School removes play promotion sign
Complaints about hangman’s noose prompts district action
A sign advertising the upcoming Kingston High School performance of “And Then There Were None” has been removed from the school campus amid a community outcry over the depiction of a noose on the sign.
Kathryn Heidecker, the district’s director of public information, said in an emailed statement Monday that district Superintendent Paul Padalino requested the sign be taken down following “concerned phone calls and emails from community members about the image.”
The large sign bore a depiction of a hangman’s noose, along with the name of the play, the dates on which the play is to be performed and ticket information.
Heidecker said the use of a noose as an image for the Agatha Christie murder-mystery classic was drawn from a playbill by Samuel French, an international publisher and licensor of plays and musicals for the stage.

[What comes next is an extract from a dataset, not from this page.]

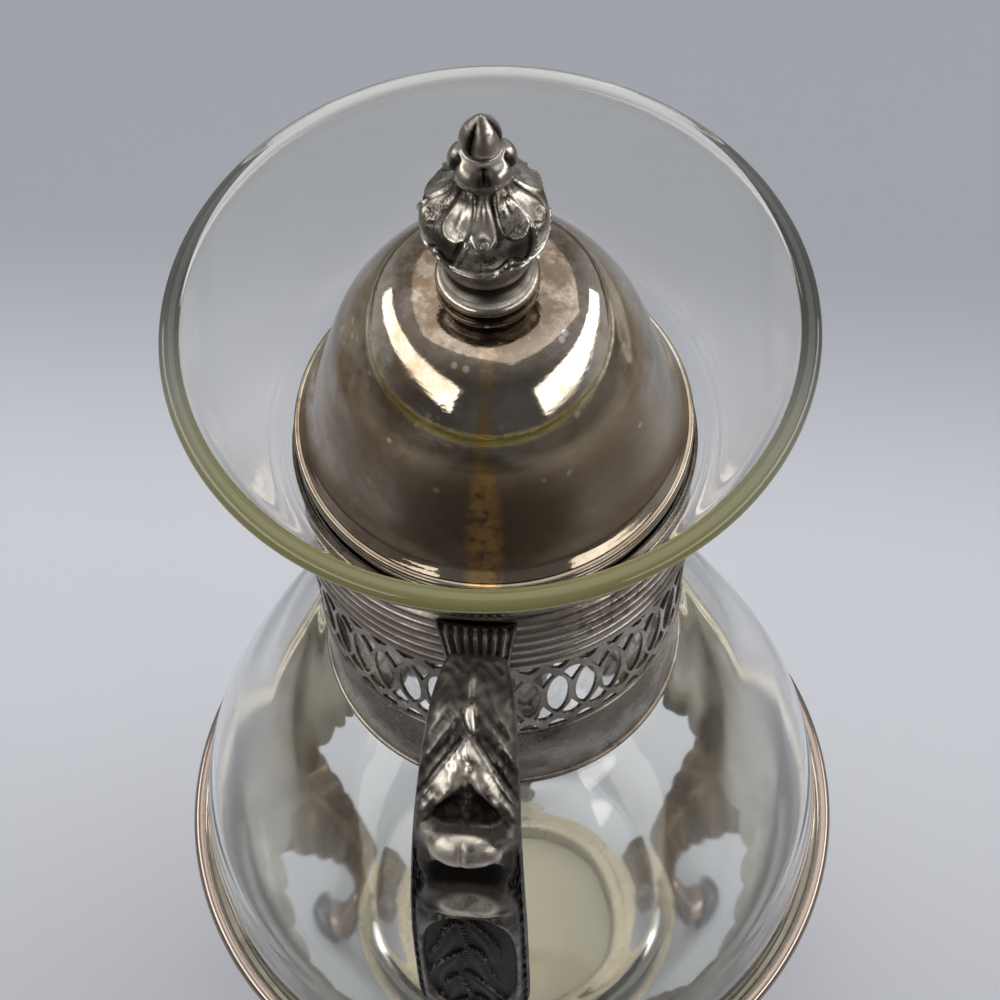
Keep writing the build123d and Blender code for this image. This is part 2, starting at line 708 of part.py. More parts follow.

A Google search of the name of the play revealed numerous
images of playbills, movie posters and other promotional literature on which a hangman’s noose has been used over the years to advertise the performances.
The original title of the book on which the play is based was “Ten Little N ****** ,” employing a racial epithet used to demean blacks.
Lynching was an extralegal, terroristic form of mob violence used to maintain the subjugation of American blacks, most frequently in the late 19th and early 20th centuries.
In her statement, Heidecker said the district recognized the noose “is a highly offensive symbol” and said officials “regret its use in the promotion of this play.”
She declined, however to say how the noose symbol came to be used by the district or who — if anyone — ultimately approved the sign before it was erected on the front lawn of the high school.
The plot of the Christie book revolves around 10 strangers who are summoned to a remote island and are murdered, one by one.
Written in 1939, the book was first published in the United Kingdom by the Collins Crime Club, under a title that bore the racial epithet, but, when it was released in the U.S. in 1940, the title had been changed to “And Then There Were None.” The work also has been published and performed under the name “Ten Little Indians.”
Heidecker noted that “although the original title contains a slang word that is today an inflammatory racial epithet, race relations are not a theme in the play.
“The play is a classic murder mystery that relies on a closed circle of suspects to build dramatic tension,” she said.
Heidecker said the district hopes to use the incident as “a teachable moment for students, staff, and community and an opportunity for conversations about cultural sensitivity in our diverse school district.”
The play will be performed Friday and Saturday at 7 p.m. and Sunday at 3 p.m. at Kingston High School, 403 Broadway.
This sign, with a hangman’s noose, promoting a play has been removed from the campus of Kingston High School after a community outcry about the use of the racially charged symbol. The original name of the book on which the play is based employed a racial epithet used to denigrate blacks.